When it comes to freelancing it’s always worth considering a range of opinions, because each freelance experience is as different as the person who has it. So, as it’s basically the polar opposite to mine, I was really interested to read The Masked Translator’s advice to start-up translators regarding professional associations recently. We’ve clearly had very different experiences here and I don’t agree with all the views expressed in this post. In particular, the following point stood out for me:
If you’re just starting out and you want to be a translator, be sure you don’t take peoples’ advice too seriously without analyzing their motives in giving you the advice. [my emphasis]
Now, I’m all for assessing the value of advice and weighing things up to suit your own particular circumstances. And there’s no doubt that it would be pretty foolish to accept all claims made by vendors, for example, without digging a little deeper (caveat emptor applies to B2B too). However, I’m not (yet?) quite as cynical as the MT, so would probably modify this statement slightly: instead of getting hung up why someone is giving you advice, accept their advice and try to analyse the translation profession from their perspective instead – what is the reasoning behind their beliefs? Why might they feel the way they do? Taking this tack might mean you gain a better understanding of the industry overall and maybe even feel less bitter about it too.
For example, when I first started mixing with translators with a view to going freelance, at first it felt like a lot of translators I spoke to were trying to put me off. Many said there was little or no work due to globalisation and a flood of “bad” translators, that it was no longer possible to earn a decent living because of new translation technologies, or that you had to have many years of inhouse experience under your belt before going freelance. It would have been easy to draw a range of conclusions based on all of this – translation is a bad area to go into, translators are unsupportive, translators don’t want more translators in the profession, I won’t be able to earn an living, and so on.

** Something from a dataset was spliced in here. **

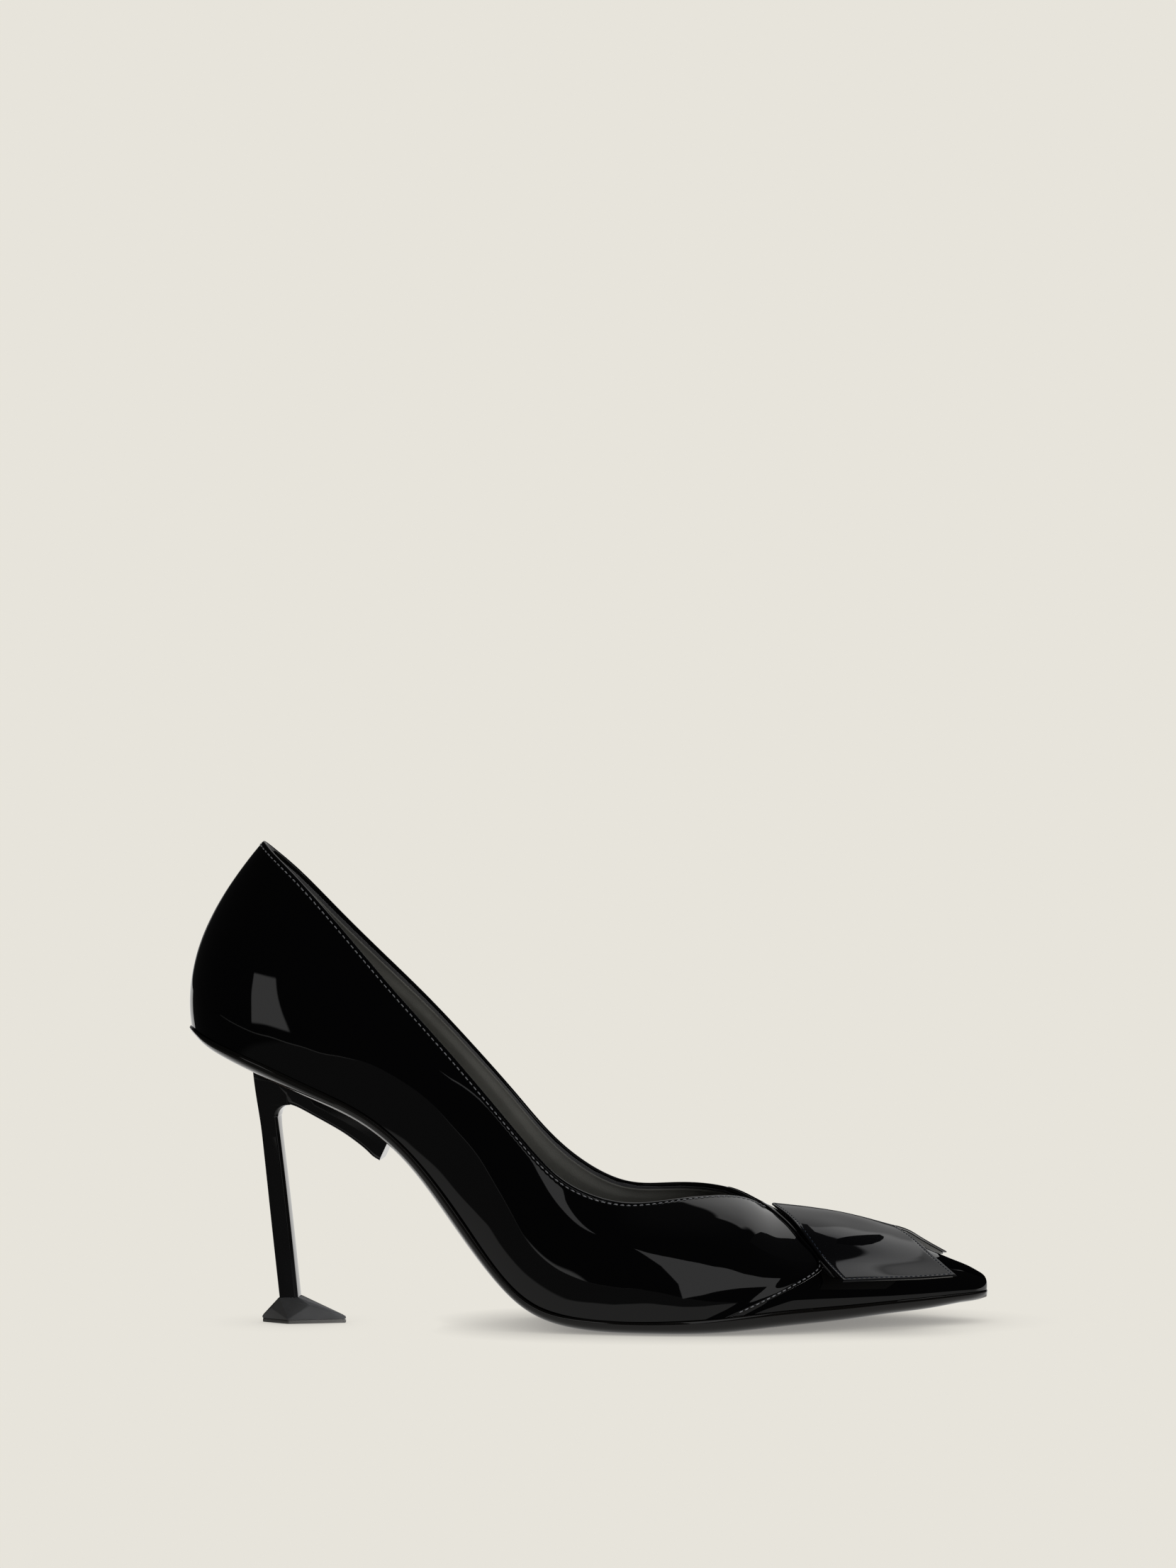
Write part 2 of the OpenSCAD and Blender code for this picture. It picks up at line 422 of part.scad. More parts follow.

But I didn’t really believe that any of these conclusions were true – partly because of my own sense of cynicism, but also partly because it just didn’t make sense to me. Surely globalisation would mean there were more opportunities for translators, not fewer? If there were so many “bad” translators out there, couldn’t I differentiate myself by being “good”? Couldn’t translation technologies benefit me as a translator too, as well as agencies and clients? and so on.
So I started to think about what must be happening to make them say and apparently genuinely believe these things, and this helped me get something from even the most negative of advice. Like this:
Yes, new technologies have meant a massive change in the way translators work on a daily basis – but as a newcomer to the profession, I don’t know how it was before, so I can more easily accept these changes. Yes, it used to be that the only route to freelancing was via many years of inhouse experience – but the world of work is changing and there are no traditional routes or roadmaps into anything anymore. And yes, globalisation is having an impact on how translators work and interact with clients – but I’m comfortable with this kind of change and believe I can make it work for me… etc. You get the idea.
Because whether we like to admit it or not, the chances are that any person who helps you has something to gain from it. And why shouldn’t they? Maybe it’s money, or an inflated sense of self-importance, or just a warm fuzzy feeling or a sense of having paid it forward. You might never know the reason, so why beat yourself up about it? Why not accept the advice that’s being offered and, instead of wondering why someone has tried to help you, put your mind to trying to understand *why* that person believes what they do instead.
Putting aside our differences of opinion around professional associations, I think The Masked Translator raises some other very good points in this post. So I’m going to finish with these words of advice, which are worth bearing in mind the next time you get advice:
Being a translator isn’t a one-size-fits-all sort of profession. Some freelance translators work only half time, some work way more than full time. Some work from home, some work from rented office space, some work from the beach or the café. Some only translate big projects like novels or 300 page technical manuals. Some only do small projects like diplomas and certificates. Some work in-house for companies or translation agencies. Some work on a contractual basis, doing documents for the government or a research institution. Some just dabble in translating poetry from languages they don’t even really speak. There are as many ways to be a translator as you can think of.